··· Supplied material
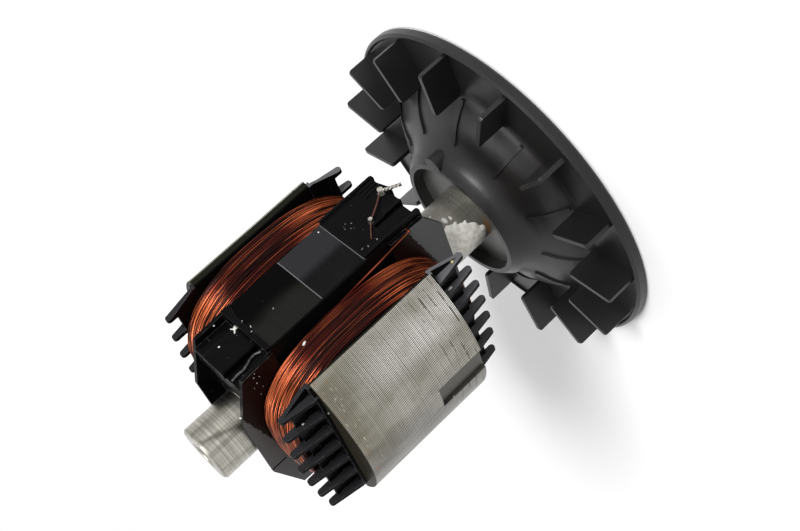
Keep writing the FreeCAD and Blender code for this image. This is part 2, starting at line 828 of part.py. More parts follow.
def main():
    os.makedirs("parts", exist_ok=True)
    save(core_stack(), "core_stack")
    save(core_rivets(), "core_rivets")
    save(shaft(), "shaft")
    save(free_end_insulator(), "free_end_insulator")
    save(fan_end_insulator(), "fan_end_insulator")
    save(coil(coil_outer_end_rise), "near_coil")
    save(mirrored_x(coil(far_coil_outer_end_rise)), "far_coil")
    save(liner(1, 1), "near_front_liner")
    save(liner(1, -1), "near_rear_liner")
    save(liner(-1, 1), "far_front_liner")
    save(liner(-1, -1), "far_rear_liner")
    save(tooth_film(), "tooth_film")
    save(free_end_diode(), "free_end_diode")
    save(diode_lead(), "diode_lead")
    save(fan_end_diode(), "fan_end_diode")
    link = link_wire()
    strands = twisted_lead_end()
    save(link, "link_wire")
    save(strands, "twisted_lead_end")
    save(solder_joint(upper_blob_place(), upper_blob_radius, [link] + strands.Solids),
         "upper_solder_joint")
    save(solder_joint(lower_blob_place(), lower_blob_radius, [link]), "lower_solder_joint")
    save(near_coil_lead(), "near_coil_lead")
    save(fan(), "fan")


main()
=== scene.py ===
# %% [markdown]
# This scene dresses a generator rotor: a laminated core on a shaft, two coils, moulded insulators and a fan.
# The solids come from the frame and stay where they are. The script gives them their finishes, rounds the
# moulded edges, winds the coils with single turns of wire, and adds the dried resin, the splashes and the
# specks that a used rotor shows. All this could be sculpted by hand, but a script can be read, changed and
# run again with the same result.

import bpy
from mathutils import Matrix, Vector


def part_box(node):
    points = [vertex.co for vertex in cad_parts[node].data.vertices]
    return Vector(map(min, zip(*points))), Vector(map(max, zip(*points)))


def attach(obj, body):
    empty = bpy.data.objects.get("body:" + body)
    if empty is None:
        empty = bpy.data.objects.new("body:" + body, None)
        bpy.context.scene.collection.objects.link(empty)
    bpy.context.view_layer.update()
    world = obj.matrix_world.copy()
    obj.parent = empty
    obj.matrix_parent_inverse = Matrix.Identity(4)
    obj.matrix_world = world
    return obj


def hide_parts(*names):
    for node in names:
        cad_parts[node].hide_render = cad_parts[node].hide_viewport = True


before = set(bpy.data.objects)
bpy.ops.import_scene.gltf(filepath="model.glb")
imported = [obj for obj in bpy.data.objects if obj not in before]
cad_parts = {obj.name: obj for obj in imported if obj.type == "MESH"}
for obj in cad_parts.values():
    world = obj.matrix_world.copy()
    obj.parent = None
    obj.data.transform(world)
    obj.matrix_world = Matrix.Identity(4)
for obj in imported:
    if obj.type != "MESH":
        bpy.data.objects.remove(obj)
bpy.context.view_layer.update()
print("frame holds", len(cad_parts), "nodes")

# %% Names used all through
import math

import bmesh
import bpy
from mathutils import Matrix, Vector

MM = 0.001
BODY = "root"
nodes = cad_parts


def box_mm(name):
    """Lowest and highest corner of a node, in millimetres."""
    low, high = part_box(name)
    return [v / MM for v in low], [v / MM for v in high]


core_low_z = box_mm("core_stack")[0][2]
core_high_z = box_mm("core_stack")[1][2]
core_radius = box_mm("core_stack")[1][0]
tooth_top_y = box_mm("tooth_film")[0][1]
film_top_y = box_mm("tooth_film")[1][1]
shaft_radius = box_mm("shaft")[1][0]
print("core from %.1f to %.1f mm, radius %.1f mm" % (core_low_z, core_high_z, core_radius))

# %% [markdown]
# Every finish is a small node tree. Colours are written the way a paint chart gives them, as sRGB hex
# values, and one function turns them into the linear numbers that the renderer works in. One more function
# adds a node with its settings and links. Its inputs come by name or in order, and a node given as an input
# is linked by its first output, so a finish reads as a list of what it is made of.

# %% Colours and nodes
MATH = "ShaderNodeMath"
VECTOR = "ShaderNodeVectorMath"
RANGE = "ShaderNodeMapRange"
# A range goes smoothly from 0 at its first limit to 1 at its second. With the higher limit first, it falls.
SMOOTH = {"interpolation_type": "SMOOTHSTEP"}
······
Reproduce the data shown above exactly.

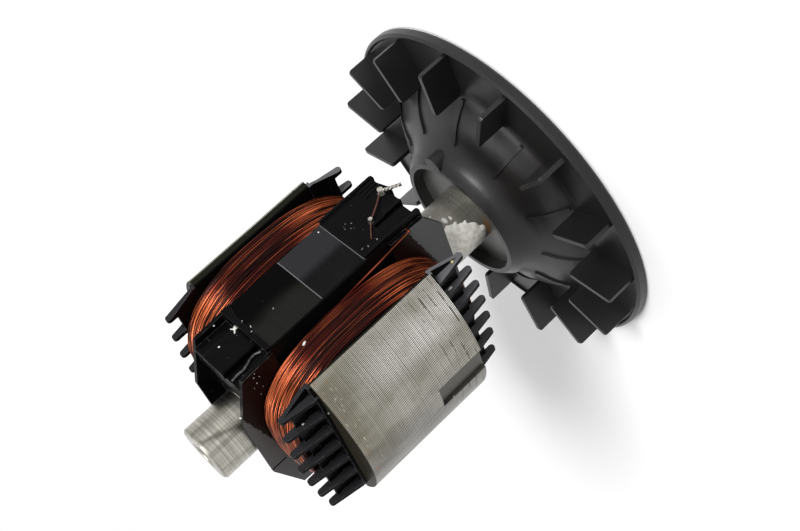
Keep writing the FreeCAD and Blender code for this image. This is part 2, starting at line 828 of part.py. More parts follow.
def main():
    os.makedirs("parts", exist_ok=True)
    save(core_stack(), "core_stack")
    save(core_rivets(), "core_rivets")
    save(shaft(), "shaft")
    save(free_end_insulator(), "free_end_insulator")
    save(fan_end_insulator(), "fan_end_insulator")
    save(coil(coil_outer_end_rise), "near_coil")
    save(mirrored_x(coil(far_coil_outer_end_rise)), "far_coil")
    save(liner(1, 1), "near_front_liner")
    save(liner(1, -1), "near_rear_liner")
    save(liner(-1, 1), "far_front_liner")
    save(liner(-1, -1), "far_rear_liner")
    save(tooth_film(), "tooth_film")
    save(free_end_diode(), "free_end_diode")
    save(diode_lead(), "diode_lead")
    save(fan_end_diode(), "fan_end_diode")
    link = link_wire()
    strands = twisted_lead_end()
    save(link, "link_wire")
    save(strands, "twisted_lead_end")
    save(solder_joint(upper_blob_place(), upper_blob_radius, [link] + strands.Solids),
         "upper_solder_joint")
    save(solder_joint(lower_blob_place(), lower_blob_radius, [link]), "lower_solder_joint")
    save(near_coil_lead(), "near_coil_lead")
    save(fan(), "fan")


main()
=== scene.py ===
# %% [markdown]
# This scene dresses a generator rotor: a laminated core on a shaft, two coils, moulded insulators and a fan.
# The solids come from the frame and stay where they are. The script gives them their finishes, rounds the
# moulded edges, winds the coils with single turns of wire, and adds the dried resin, the splashes and the
# specks that a used rotor shows. All this could be sculpted by hand, but a script can be read, changed and
# run again with the same result.

import bpy
from mathutils import Matrix, Vector


def part_box(node):
    points = [vertex.co for vertex in cad_parts[node].data.vertices]
    return Vector(map(min, zip(*points))), Vector(map(max, zip(*points)))


def attach(obj, body):
    empty = bpy.data.objects.get("body:" + body)
    if empty is None:
        empty = bpy.data.objects.new("body:" + body, None)
        bpy.context.scene.collection.objects.link(empty)
    bpy.context.view_layer.update()
    world = obj.matrix_world.copy()
    obj.parent = empty
    obj.matrix_parent_inverse = Matrix.Identity(4)
    obj.matrix_world = world
    return obj


def hide_parts(*names):
    for node in names:
        cad_parts[node].hide_render = cad_parts[node].hide_viewport = True


before = set(bpy.data.objects)
bpy.ops.import_scene.gltf(filepath="model.glb")
imported = [obj for obj in bpy.data.objects if obj not in before]
cad_parts = {obj.name: obj for obj in imported if obj.type == "MESH"}
for obj in cad_parts.values():
    world = obj.matrix_world.copy()
    obj.parent = None
    obj.data.transform(world)
    obj.matrix_world = Matrix.Identity(4)
for obj in imported:
    if obj.type != "MESH":
        bpy.data.objects.remove(obj)
bpy.context.view_layer.update()
print("frame holds", len(cad_parts), "nodes")

# %% Names used all through
import math

import bmesh
import bpy
from mathutils import Matrix, Vector

MM = 0.001
BODY = "root"
nodes = cad_parts


def box_mm(name):
    """Lowest and highest corner of a node, in millimetres."""
    low, high = part_box(name)
    return [v / MM for v in low], [v / MM for v in high]


core_low_z = box_mm("core_stack")[0][2]
core_high_z = box_mm("core_stack")[1][2]
core_radius = box_mm("core_stack")[1][0]
tooth_top_y = box_mm("tooth_film")[0][1]
film_top_y = box_mm("tooth_film")[1][1]
shaft_radius = box_mm("shaft")[1][0]
print("core from %.1f to %.1f mm, radius %.1f mm" % (core_low_z, core_high_z, core_radius))

# %% [markdown]
# Every finish is a small node tree. Colours are written the way a paint chart gives them, as sRGB hex
# values, and one function turns them into the linear numbers that the renderer works in. One more function
# adds a node with its settings and links. Its inputs come by name or in order, and a node given as an input
# is linked by its first output, so a finish reads as a list of what it is made of.

# %% Colours and nodes
MATH = "ShaderNodeMath"
VECTOR = "ShaderNodeVectorMath"
RANGE = "ShaderNodeMapRange"
# A range goes smoothly from 0 at its first limit to 1 at its second. With the higher limit first, it falls.
SMOOTH = {"interpolation_type": "SMOOTHSTEP"}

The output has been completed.